Ce début avril a vu se produire un épisode de gel particulièrement dévastateur pour les cultures. Dans les nuits du 6 au 7 et du 8 au 9 avril, les températures ont chuté, par endroits, de -6 °C ou -7 °C. Outre des dégâts spectaculaires sur vignes et vergers, le gel a été ravageur pour les grandes cultures, à commencer par les betteraves et le lin de printemps. Même au pied des Pyrénées de l’Ouest, où la température est généralement clémente, on a pu voir les feuilles et bourgeons des figuiers et des lianes Actinidia à kiwi complètement brûlés.

Dix régions sur treize ; presque tous les départements sont touchés. Dans le nord de la France, « 40.000 hectares de betteraves ont gelé », selon Christiane Lambert, présidente de la FNSEA ; les colzas n'ont pas « résisté ». Et « toute la France viticole, sauf peut-être l'Alsace et la Charente, est touchée ».

Déconfiné en Ardèche, ce 10 avril – à défaut du bain de foule algérien prévu –, Jean Castex a promis que l’État allait dégager des « enveloppes exceptionnelles » pour les dégâts occasionnés que Christiane Lambert estime à plusieurs milliards d’euros. Dès ce jeudi 8, Julien Denormandie, ministre de l’Agriculture, annonçait le déclenchement du régime de « calamité agricole » qui indemnise les exploitants pouvant justifier d’une perte de 30 % de leur production. Mais… l’aide est conditionnée aux récoltes « non assurables » : arboriculture ou horticulture. Et pour le reste, vignes ou grandes cultures assurables ? Le ministre parle, vaguement volontariste, de la nécessité de « mobiliser très fortement les assureurs ». Heureusement – ou hélas - plus « terre à terre », Jérôme Despey, secrétaire général de la FNSEA et viticulteur dans l'Hérault, lui répond en miroir : « Malheureusement, trop peu d'hectares de vignes sont protégés. Sur 800.000 hectares en France, seuls 200.000 sont assurés. » Effritement généralisé du parapluie mutualiste.

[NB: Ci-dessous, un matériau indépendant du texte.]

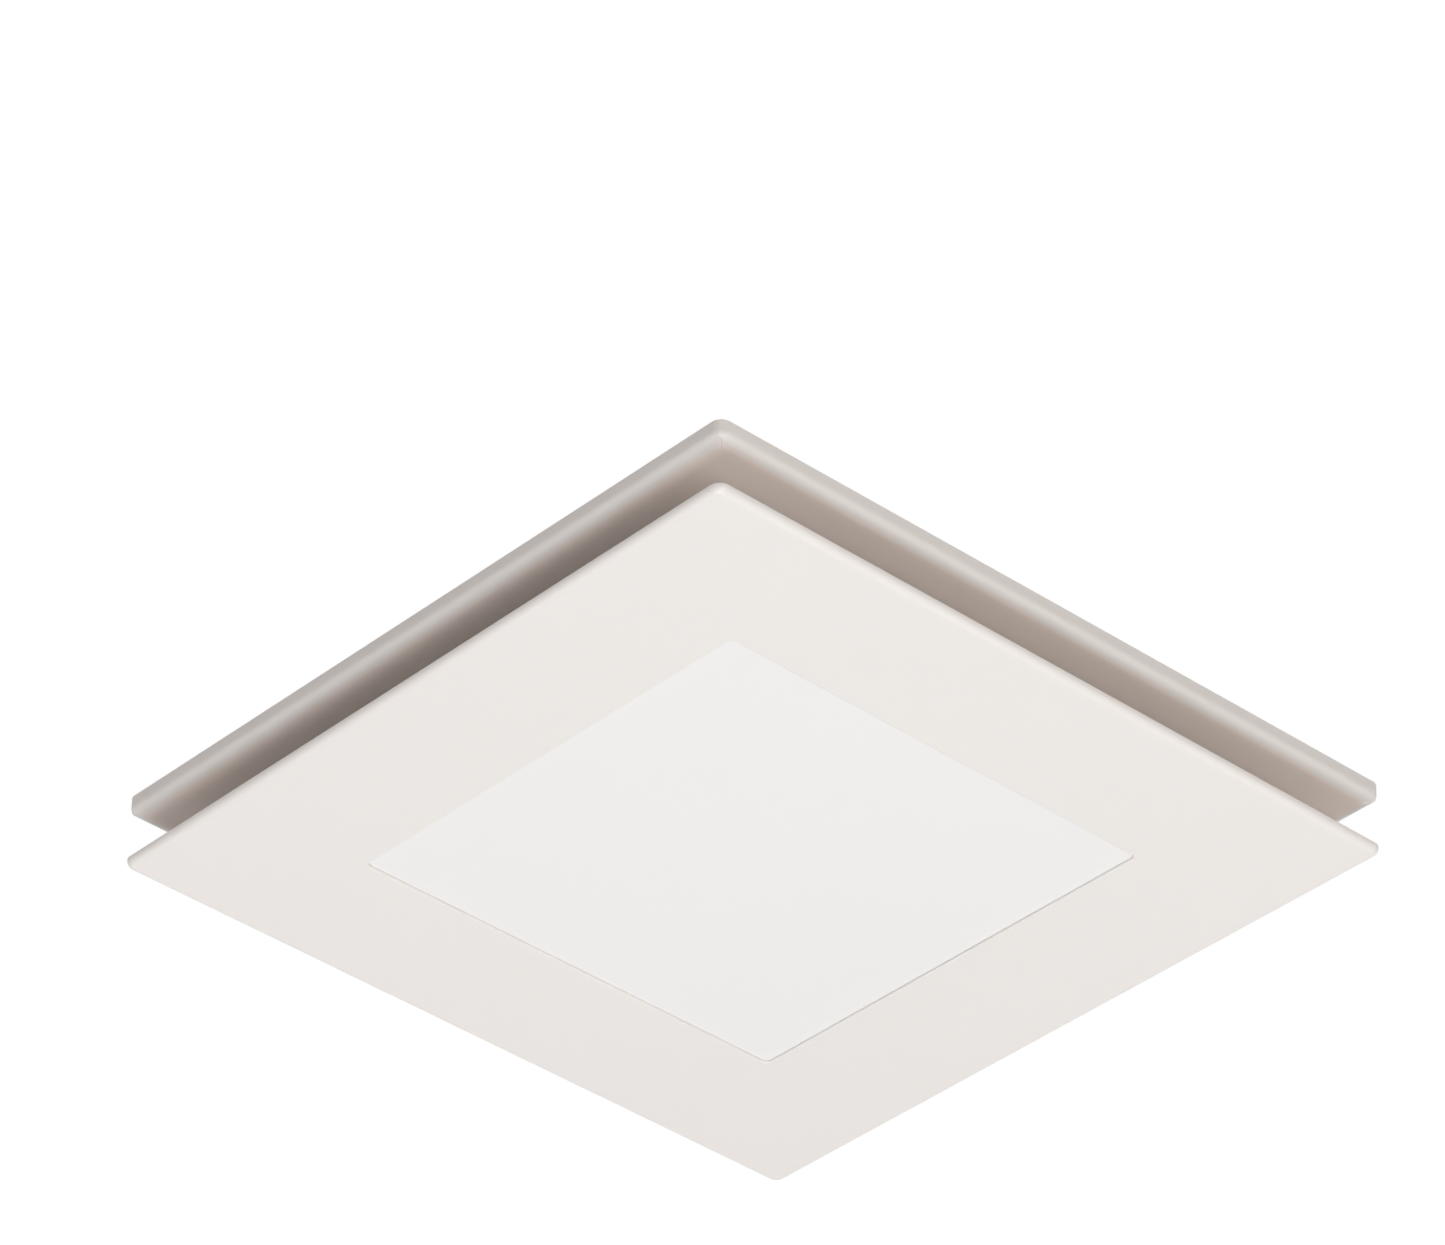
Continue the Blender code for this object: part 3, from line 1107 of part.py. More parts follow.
def leads():
    """Supply to the motor and to the driver, and the low-voltage lead down to the light's socket."""
    box_low = Vector((*TERMINAL_BOX_CORNER, DECK))
    box_high = box_low + TERMINAL_BOX
    exit_x = box_low.x + TERMINAL_BOX.x * LEAD_EXIT_SHARE
    exit_z = box_high.z - TERMINAL_BOX.z / 4
    rise_y = box_low.y - LEAD_END
    over = COVER_TOP + LEAD_RADIUS + SLIP
    rise = Vector((exit_x, rise_y, 0))
    can = rise.normalized() * (CAN_RADIUS + SEAT)
    edge = can.lerp(rise, LEAD_EDGE_SHARE)
    crossing = can.lerp(rise, LEAD_CROSSING_SHARE)
    turn = can * LEAD_ENTRY_SHARE
    entry = EAR_TOP + CAN_EDGE + LEAD_RADIUS
    lead("motor_lead", [(rise.x, box_low.y - SLIP, exit_z), (rise.x, box_low.y - LEAD_END / 2, exit_z),
                        (rise.x, rise.y, exit_z + LEAD_END / 2), (rise.x, rise.y, COVER_LEVEL),
                        (edge.x, edge.y, over + LEAD_END), (crossing.x, crossing.y, over + LEAD_END / 2),
                        (turn.x, turn.y, entry), (can.x, can.y, entry)], black_plastic())
    driver_low = Vector((*DRIVER_CORNER, DECK))
    lying = DECK + LEAD_RADIUS + SLIP
    height = DECK + DRIVER_BOX.z / 2
    route = []
    for wall, way in ((box_high.x, 1), (driver_low.x, -1)):
        half = [(wall + way * SEAT, DRIVER_LEAD_Y, height), (wall + way * LEAD_END, DRIVER_LEAD_Y, height),
                (wall + way * LEAD_BEND, DRIVER_LEAD_Y, lying + LEAD_RADIUS),
                (wall + way * LEAD_LANDING, DRIVER_LEAD_Y, lying)]
        route += half if way > 0 else reversed(half)
    lead("driver_lead", route, grey_abs())
    socket_top = SEAT_LEVEL + SOCKET_HEIGHT
    lead("socket_lead", [(POST_PLACE, driver_low.y - SEAT, height),
                         (POST_PLACE, driver_low.y - LEAD_END, height),
                         (POST_PLACE, PLUG_Y + LEAD_END / 2, BASE_TOP + LEAD_END / 2),
                         (POST_PLACE, PLUG_Y, BASE_LEVEL - LEAD_END / 4),
                         (POST_PLACE, PLUG_Y, socket_top + SEAT)], white_abs())


def box_ring(x, low_y, high_y, low_z, high_z):
    """Rectangle across the duct whose points pair up with those of a circle."""
    centre = Vector(((low_y + high_y) / 2, (low_z + high_z) / 2))
    half = Vector(((high_y - low_y) / 2, (high_z - low_z) / 2))
    points = []
    for index in range(DUCT_STEPS):
        turn = math.tau * index / DUCT_STEPS
        across = math.cos(turn)
        up = math.sin(turn)
        reach = max(abs(across), abs(up))
        points.append((x, centre.x + half.x * across / reach, centre.y + half.y * up / reach))
    return points


def round_ring(x, radius):
    turns = [math.tau * index / DUCT_STEPS for index in range(DUCT_STEPS)]
    return [(x, OUTLET_Y + radius * math.cos(turn), OUTLET_Z + radius * math.sin(turn)) for turn in turns]


def duct_adapter():
    """Outlet that blends from the scroll's square end to the round spigot, with a stop for the damper."""
    low_y = -SCROLL_END_RADIUS - SCROLL_WALL
    high_y = TONGUE_Y
    lip = COVER_LIP
    wall = ADAPTER_WALL
    flange_x = ADAPTER_START + ADAPTER_FLANGE
    stop_far = DAMPER_X - FLAP_THICKNESS / 2 - STOP_CLEARANCE
    stop_near = stop_far - STOP_WIDTH
    stop_inner = SPIGOT_INNER - STOP_HEIGHT
    inner_box = (low_y + wall, high_y - wall, DECK + wall, SCROLL_TOP - wall)
    rings = [box_ring(ADAPTER_START, low_y - lip, high_y + lip, DECK, COVER_TOP),
             box_ring(flange_x, low_y - lip, high_y + lip, DECK, COVER_TOP),
             box_ring(flange_x, low_y, high_y, DECK + SEAT, SCROLL_TOP),
             box_ring(BLEND_START, low_y, high_y, DECK + SEAT, SCROLL_TOP),
             round_ring(SPIGOT_START, SPIGOT_RADIUS), round_ring(SPIGOT_END, SPIGOT_RADIUS),
             round_ring(SPIGOT_END, SPIGOT_INNER), round_ring(stop_far, SPIGOT_INNER),
             round_ring(stop_far, stop_inner), round_ring(stop_near, stop_inner),
             round_ring(stop_near, SPIGOT_INNER), round_ring(SPIGOT_START, SPIGOT_INNER),
             box_ring(BLEND_START, *inner_box), box_ring(ADAPTER_START, *inner_box)]
    data = bmesh.new()
    add_rings(data, rings, True)
    return finish("duct_adapter", data, grey_abs())


def damper():
    """Rod across the spigot, two half-round flaps that share it, and the spring between them."""
    axis = (DAMPER_X, OUTLET_Y, OUTLET_Z)
    here = Matrix.Translation(axis)
    reach = SPIGOT_INNER - STOP_HEIGHT - SEAT
    data = bmesh.new()
    add_rod(data, ROD_RADIUS, -reach, reach, SMALL_STEPS, here)
    finish("damper_rod", data, steel())
    bore = ROD_RADIUS + SEAT
    half_spring = DAMPER_SPRING_LENGTH / 2
    data = bmesh.new()
    add_tube(data, bore, KNUCKLE_RADIUS, -half_spring, half_spring, SMALL_STEPS, here)
    finish("damper_spring", data, steel())
    near = half_spring + KNUCKLE_GAP + KNUCKLE_LENGTH / 2
    far = near + KNUCKLE_LENGTH + KNUCKLE_SPACING
    radius = SPIGOT_INNER - FLAP_CLEARANCE
    root = KNUCKLE_RADIUS + SEAT
    first = math.acos(root / radius)
    turns = [-first + 2 * first * index / (ROUND_STEPS // 2) for index in range(ROUND_STEPS // 2 + 1)]
    upright = Matrix.Rotation(math.pi / 2, 4, "Z") @ Matrix.Rotation(math.pi / 2, 4, "X")
    half_flap = FLAP_THICKNESS / 2
    half_web = FLAP_THICKNESS / 4
    for name, side, places in (("damper_flap_left", 1, (near, -far)), ("damper_flap_right", -1, (far, -near))):
        outline = [(side * radius * math.cos(turn), radius * math.sin(turn)) for turn in turns]
        data = bmesh.new()
        add_rings(data, [ring_at(outline, level) for level in (-half_flap, half_flap)], False, here @ upright)
        piece = finish(name, data, white_abs(), axis)
        barrels = bmesh.new()
        holes = bmesh.new()
        webs = bmesh.new()
        for place in places:
            low = place - KNUCKLE_LENGTH / 2
            high = low + KNUCKLE_LENGTH
            add_rod(barrels, KNUCKLE_RADIUS, low, high, SMALL_STEPS, here)
            add_rod(holes, bore, low - OVERRUN, high + OVERRUN, SMALL_STEPS, here)
            ends = sorted((side * (bore + SEAT), side * (root + KNUCKLE_RADIUS)))
            add_box(webs, (-half_web, ends[0], low + SINK), (half_web, ends[1], high - SINK), here)
        join(piece, webs)
        join(piece, barrels)
        cut(piece, holes)


def main():
    clear_scene()
    bezel()
    ceiling_gasket()
    fascia_panel()
    light_diffuser()
    light_stack()
    fascia_carrier()
    catch_clips()
    light_connector()
    finger_guard()
    inlet_ring()
    base_plate()
    scroll_wall()
    scroll_cover()
    ceiling_arms()
    impeller()
    spindle()
    motor_cans()
    motor_inside()
    motor_fixings()
    terminal_box()
    led_driver()
    capacitor()
    leads()
    duct_adapter()
    damper()


main()
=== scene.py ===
"""Looks of a ceiling exhaust fan with a floating square fascia and an edge-lit panel."""

import json
import math
from collections import namedtuple

import bmesh
import bpy
from mathutils import Matrix, Vector


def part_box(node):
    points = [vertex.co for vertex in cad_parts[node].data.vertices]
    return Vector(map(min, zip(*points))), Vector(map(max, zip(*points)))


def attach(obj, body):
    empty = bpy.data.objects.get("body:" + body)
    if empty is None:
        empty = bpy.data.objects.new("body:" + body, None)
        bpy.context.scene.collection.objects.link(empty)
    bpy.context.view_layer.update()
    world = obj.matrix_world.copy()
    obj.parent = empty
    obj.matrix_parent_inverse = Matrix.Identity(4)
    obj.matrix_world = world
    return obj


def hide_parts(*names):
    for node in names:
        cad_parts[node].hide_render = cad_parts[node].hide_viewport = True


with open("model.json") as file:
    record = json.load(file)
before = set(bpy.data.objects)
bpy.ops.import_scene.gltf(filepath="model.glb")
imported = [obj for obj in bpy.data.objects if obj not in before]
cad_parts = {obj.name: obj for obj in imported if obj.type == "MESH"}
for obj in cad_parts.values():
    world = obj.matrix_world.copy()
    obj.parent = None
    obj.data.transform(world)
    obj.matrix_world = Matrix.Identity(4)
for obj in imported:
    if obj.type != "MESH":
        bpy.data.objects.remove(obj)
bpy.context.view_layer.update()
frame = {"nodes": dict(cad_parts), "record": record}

bl_info = {
    "name": "Ceiling exhaust fan looks",
    "version": (1, 0, 0),
    "blender": (4, 5, 0),
    "location": "3D View > Sidebar > Fan",
    "description": "Dresses the solids of a ceiling exhaust fan with a panel light",
    "category": "Object",
}

MM = 0.001


def mm(*sizes):
    """Sizes in metres of numbers written in millimetres."""
    return tuple(size * MM for size in sizes)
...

La Coordination rurale (CR), qui défend des prix d’achat aux agriculteurs indexés sur leurs coûts de production, a d’ores et déjà alerté sur le passage insidieux d’un soutien étatique de principe à la « gestion des risques » via des compagnies d’assurance ou des fonds de mutualisation à cotisation obligatoire : « Les agriculteurs, dans la course imposée de la compétitivité, sont de plus en plus spécialisés et donc de plus en plus exposés aux catastrophes climatiques ou sanitaires, tout en ayant des trésoreries très tendues […] À cela s’ajoutent les risques engendrés par la volatilité des cours due aux abandons successifs des PAC depuis 1992. » Et le syndicat de réaffirmer « son attachement à l’épargne de précaution dans un contexte économique stabilisé par une PAC digne de ce nom ».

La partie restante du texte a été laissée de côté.